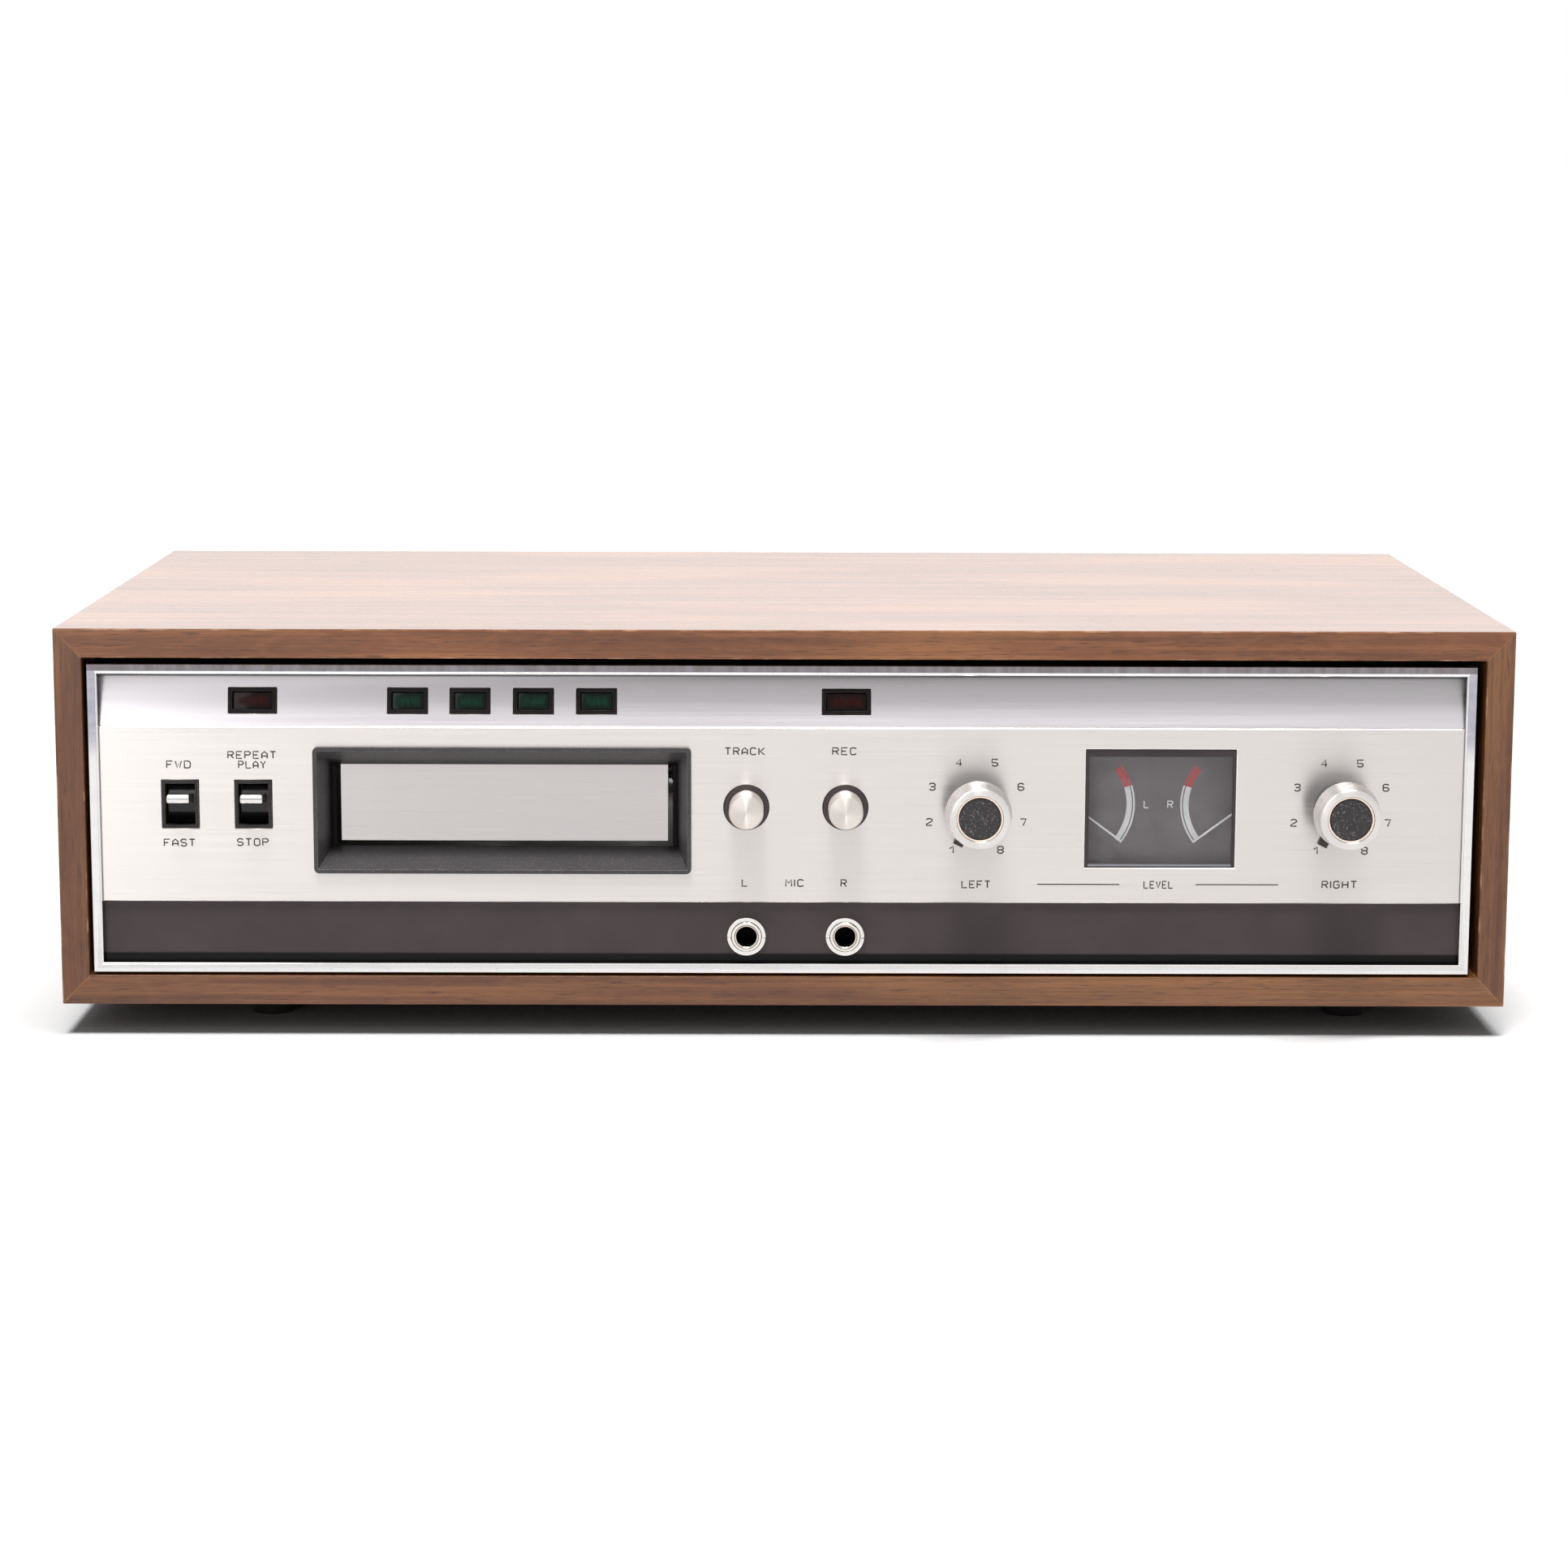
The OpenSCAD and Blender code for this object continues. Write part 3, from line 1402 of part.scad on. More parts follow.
// Circuit board with the parts that stand on it
module main_board() {
    z = board_z + board_t + fit;
    color("#9c7b45") place() translate([board_x, board_y, 0]) {
        difference() {
            translate([-board_w / 2, -board_d / 2, board_z]) cube([board_w, board_d, board_t]);
            for (x = [-1, 1], y = [-1, 1]) {
                translate([x * board_post[0], y * board_post[1], board_z - 1])
                    cylinder(h = board_t + 2, d = screw_d + 2 * fit);
            }
        }
        for (c = board_caps) {
            translate([c[0], c[1], z]) cylinder(h = c[3], r = c[2]);
        }
        for (x = transistor_x) {
            translate([x, transistor_y, z]) cylinder(h = 7, r = 3);
        }
        for (x = relay_x) {
            translate([x, relay_y, z]) cube(relay_size);
        }
    }
}

// Laminated core that stands on the floor, with two windows that the winding passes through
module transformer() {
    leg_w = 16;
    window_w = 11;
    window_h = 30;
    window_z = (trans_h - window_h) / 2;
    coil_w = leg_w + 2 * (window_w - clear);
    color("#6f6c66") place() translate([trans_x, trans_y, floor_z]) {
        difference() {
            translate([-trans_w / 2, -trans_d / 2, 0]) cube([trans_w, trans_d, trans_h]);
            for (side = [-1, 1]) {
                translate([side * (leg_w + window_w) / 2 - window_w / 2, -trans_d, window_z])
                    cube([window_w, 2 * trans_d, window_h]);
            }
        }
        difference() {
            translate([-coil_w / 2, -trans_d / 2 - coil_bulge, window_z + clear])
                cube([coil_w, trans_d + 2 * coil_bulge, window_h - 2 * clear]);
            translate([-leg_w / 2 - clear, -trans_d / 2 - clear, 0])
                cube([leg_w + 2 * clear, trans_d + 2 * clear, trans_h]);
        }
    }
}

cabinet_top();
cabinet_bottom();
cabinet_sides();
feet();
screws();
chassis();
rear_panel();
rca_jacks();
cord_grommet();
chrome_trim();
front_panel();
lamp_strip();
lower_band();
sub_panel();
slot_bezel();
door_leaf();
door_carrier();
door_pin();
lamp_bezels();
red_lenses();
green_lenses();
lamp_board();
switch_housings();
forward_lever();
forward_tip();
play_lever();
play_tip();
push_switches();
program_button();
record_button();
left_knob();
left_knob_cap();
left_pot_shaft();
right_knob();
right_knob_cap();
right_pot_shaft();
level_pots();
mic_jacks();
panel_nuts();
meter_housing();
meter_dial();
meter_window();
left_needle();
right_needle();
deck_plate();
standoffs();
guide_rails();
motor();
motor_pulley();
drive_belt();
flywheel();
capstan_bearings();
tape_head();
head_carriage();
program_cam();
solenoid();
solenoid_plunger();
lock_arm();
main_board();
transformer();
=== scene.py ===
"""Looks of an eight-track cartridge recorder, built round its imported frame, in metres.

The frame has +Z up, +X to the right as seen from the front, and the front towards -Y. Places are
written in millimetres from the cabinet: x from its middle, y back from its front edge and z up
from its underside. spot() turns such a place into the frame's metres.
"""

import json
import math

import bmesh
import bpy
from mathutils import Matrix, Vector

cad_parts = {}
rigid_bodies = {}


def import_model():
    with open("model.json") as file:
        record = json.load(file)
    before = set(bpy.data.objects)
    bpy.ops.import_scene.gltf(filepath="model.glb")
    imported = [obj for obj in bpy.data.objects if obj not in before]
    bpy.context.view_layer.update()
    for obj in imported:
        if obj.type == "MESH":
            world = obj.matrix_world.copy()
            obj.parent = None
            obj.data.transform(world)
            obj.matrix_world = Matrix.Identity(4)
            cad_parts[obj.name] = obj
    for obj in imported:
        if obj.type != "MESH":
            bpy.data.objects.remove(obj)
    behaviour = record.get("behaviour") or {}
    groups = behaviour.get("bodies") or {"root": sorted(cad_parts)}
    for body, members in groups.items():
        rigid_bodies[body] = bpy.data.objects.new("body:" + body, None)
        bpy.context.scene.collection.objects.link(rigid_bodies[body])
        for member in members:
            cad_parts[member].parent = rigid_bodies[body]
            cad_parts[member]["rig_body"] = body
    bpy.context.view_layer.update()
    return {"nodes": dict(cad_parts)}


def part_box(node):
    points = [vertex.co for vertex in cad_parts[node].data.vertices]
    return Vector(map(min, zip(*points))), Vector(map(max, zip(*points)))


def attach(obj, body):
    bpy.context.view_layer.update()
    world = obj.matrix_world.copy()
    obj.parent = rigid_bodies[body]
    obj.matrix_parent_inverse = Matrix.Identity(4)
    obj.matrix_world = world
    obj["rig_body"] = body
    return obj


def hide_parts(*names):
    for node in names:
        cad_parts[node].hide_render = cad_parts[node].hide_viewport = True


bl_info = {
    "name": "Eight-track cartridge recorder",
    "version": (1, 0, 0),
    "blender": (4, 5, 0),
    "location": "View3D > Sidebar > Recorder",
    "description": "Builds the finish of an eight-track cartridge recorder round its packed frame",
    "category": "Object",
}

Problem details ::
Your task is to give again the lines from the one containing "meter_window();" to the one containing "record = json.load(file)", both lines included, exactly and without anything added.

Finished answer ::
meter_window();
left_needle();
right_needle();
deck_plate();
standoffs();
guide_rails();
motor();
motor_pulley();
drive_belt();
flywheel();
capstan_bearings();
tape_head();
head_carriage();
program_cam();
solenoid();
solenoid_plunger();
lock_arm();
main_board();
transformer();
=== scene.py ===
"""Looks of an eight-track cartridge recorder, built round its imported frame, in metres.

The frame has +Z up, +X to the right as seen from the front, and the front towards -Y. Places are
written in millimetres from the cabinet: x from its middle, y back from its front edge and z up
from its underside. spot() turns such a place into the frame's metres.
"""

import json
import math

import bmesh
import bpy
from mathutils import Matrix, Vector

cad_parts = {}
rigid_bodies = {}


def import_model():
    with open("model.json") as file:
        record = json.load(file)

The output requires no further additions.